Мореходное искусство, навигационные умения, героизм и верфь Арсенала, где можно было постоянно строить новые и новые корабли, — достаточно одного дня в Морском музее, чтобы все это осмыслить. Среди стягов и носовых скульптур, моделей кораблей и абордажных крючьев, портретов морских героев и старинных знамен и рыцарских регалий я бродил часами, рассматривая необычайные машины и предметы, изобретенные людьми, чтобы истреблять друг друга, но и восхищаясь похожими на рыб и птиц кораблями, на которых венецианцы столетиями покоряли окружавшее их море. Должно быть, и правда мужчину при полном параде на высоком изукрашенном корабле соединяли с неистовой невестой-водой интимныс отношения — ведь именно так дож каждый год на своем буччинторе[52] выходил в море, чтобы обручальным кольцом скрепить сей союз.
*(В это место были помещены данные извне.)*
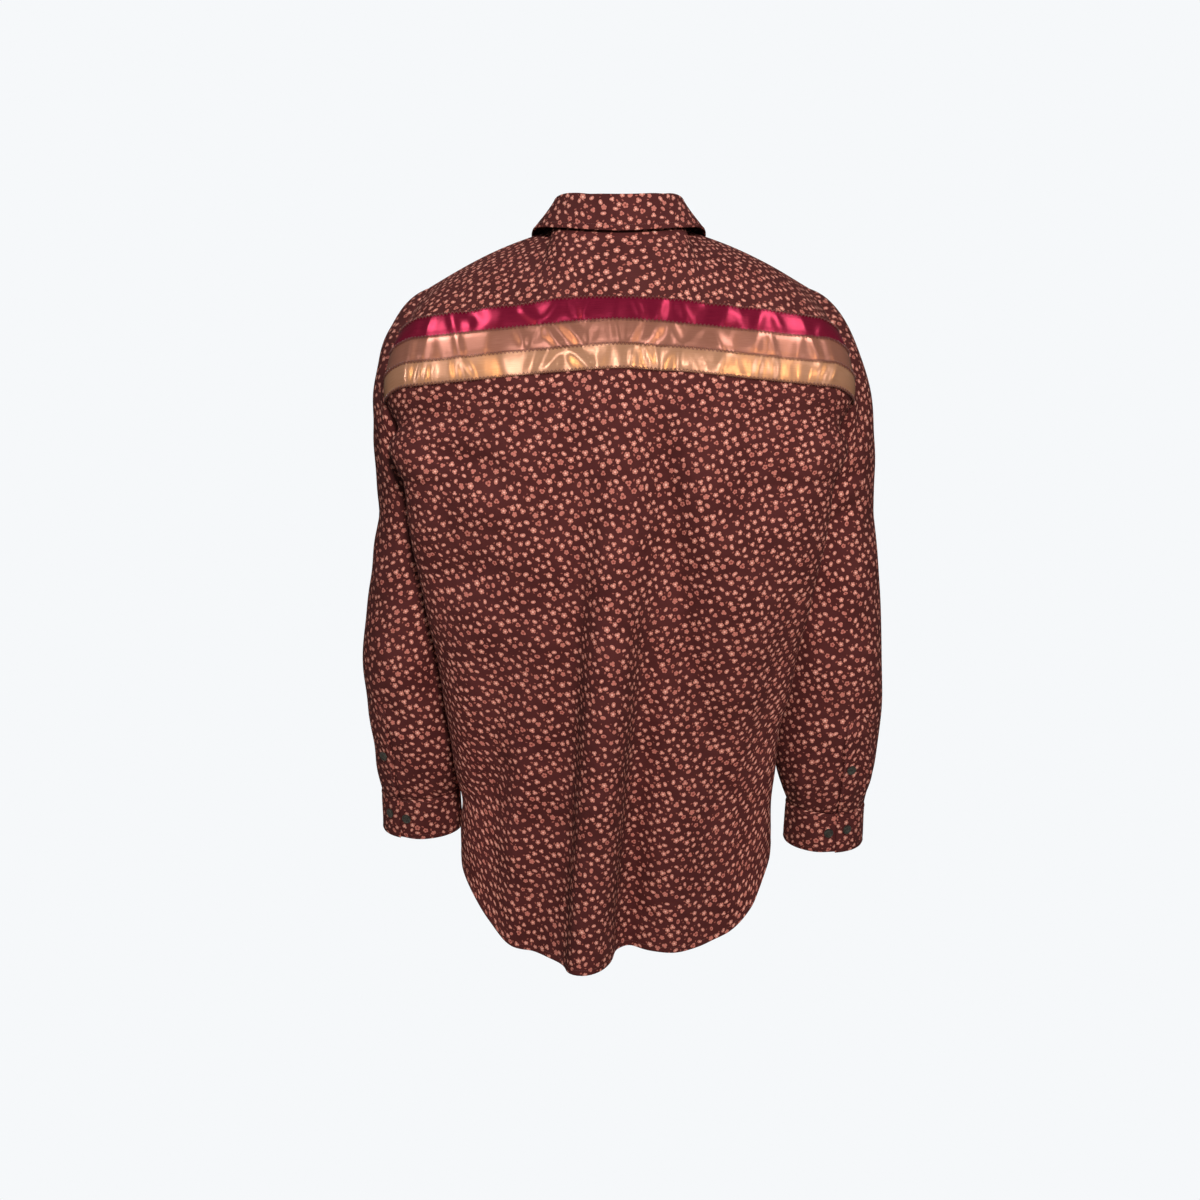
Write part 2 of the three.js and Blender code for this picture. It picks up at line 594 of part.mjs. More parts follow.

Далекие отголоски этого до сих пор видятся мне в манере, в какой молодой мужчина или женщина, на каждой остановке швартующие вапоретто, обращаются с причальным канатом, ведь и это тоже связь, причем в буквальном смысле. Канаты крепкие, волокнистые, соломенного цвета, солидной толщины, их петлей накидывают на сваю, завязывают узлом, подтягивают судно к берегу, чтобы каждый мог сойти и зайти. Все совершенно автоматично, вероятно, они ни о чем не задумываются, а я вижу здесь своего рода балет, серию изящных движений, свидетельствующих о прекрасном знакомстве с канатом и судном и с вечно подвижной водой, с которой обвенчаны все венецианцы. Порой, долго наблюдая за их манипуляциями, я думаю или грежу, что тоже мог бы все проделать, хотя это наверняка иллюзия. Когда судно вдруг резко двигается либо когда расстояние или перепад высот между берегом и судном достигают крайнего предела, ты, пассажир, если сходишь на сушу или ступаешь на борт, сам становишься участником балета, ведь рука матроса мгновенно устремляется тебе на помощь. Зыбь, движение, качка, снежный шквал, высокая вода, дождь, хлещущий по палубе, ветер, треплющий верхушки волн, движение слишком большого корабля, проходящего мимо, нервозная суета копошащихся вокруг водных такси, гондолы, которые надо уберечь в их солидном плавании, грузовые катера, полные городского мусора, и большой паром, что идет на материк и выглядит как высокий викингский корабль, затор разом из многих судов и торможение у пристаней — все, что на совершенно разных скоростях одновременно находится на воде, становится частью большого балета, который исполняется здесь круглые сутки на протяжении веков, изменились только типы судов, суть же осталась прежней, общение людей с водой и корабли как продолжение людей, или наоборот. Венецианцы — водные люди, обитатели плавучего, зыбкого города-амфибии.
НАЗВАНИЯ
Названия на карте лагуны возбуждают желание путешествовать. Хочется уйти из улочек и людских толп, от церквей и святых. Венеция окружена стеной воды, временами здесь вдруг одолевает клаустрофобия, и тогда мне необходимо выбраться вон. Лаго-делле-Тецце, Понте-делла-Муза, Фонди-деи-Сетте-Морти — вот такие названия люди дали этому мокрому миру, нет ничего лучше, чем мчаться на вапоретто по всей этой воде. Озеро Тецце, мост Музы, Глубины Семерых Мертвецов — названия непонятны, надо все выяснить. Я решил отправиться в Кьоджу[53], но в точности не знаю, как туда добраться, а в расспросах не вижу смысла. На карте длинная узкая полоска Лидо расположена прямо напротив города, в конце полоски находится Альберони, а под ним еще более узкий и длинный остров с местечком под названием Пеллестрина, но моста между островами нет. На Аидо внезапный шок из-за автомобилей, а вдобавок сопутствующее явление: люди вдруг тоже выглядят иначе. Однако же там стоит и автобус с табличкой «Пеллестрина», автобус, которому мост явно не нужен. Как такое возможно, я пока не обдумал, просто сажусь, сначала мы несколько времени едем по застроенной территории, мимо знаменитого «Отель-де-бэн», где Харри Мулиш следом за Томасом Манном всегда проводил один из летних месяцев. Зрелище печальное, былая слава, заколоченные окна, напротив пустой пляж. Кафка, Манн, Мулиш — пожалуй, так могло быть. Проезжаем несколько километров, и вдруг надо выходить, всем пассажирам надо выходить. Автобус порожняком едет дальше — неразгаданная загадка. Спрашивать мне все еще не хочется, и вместе с другими вышедшими пассажирами я жду, когда придет следующий автобус, которого они явно ждут с большой уверенностью.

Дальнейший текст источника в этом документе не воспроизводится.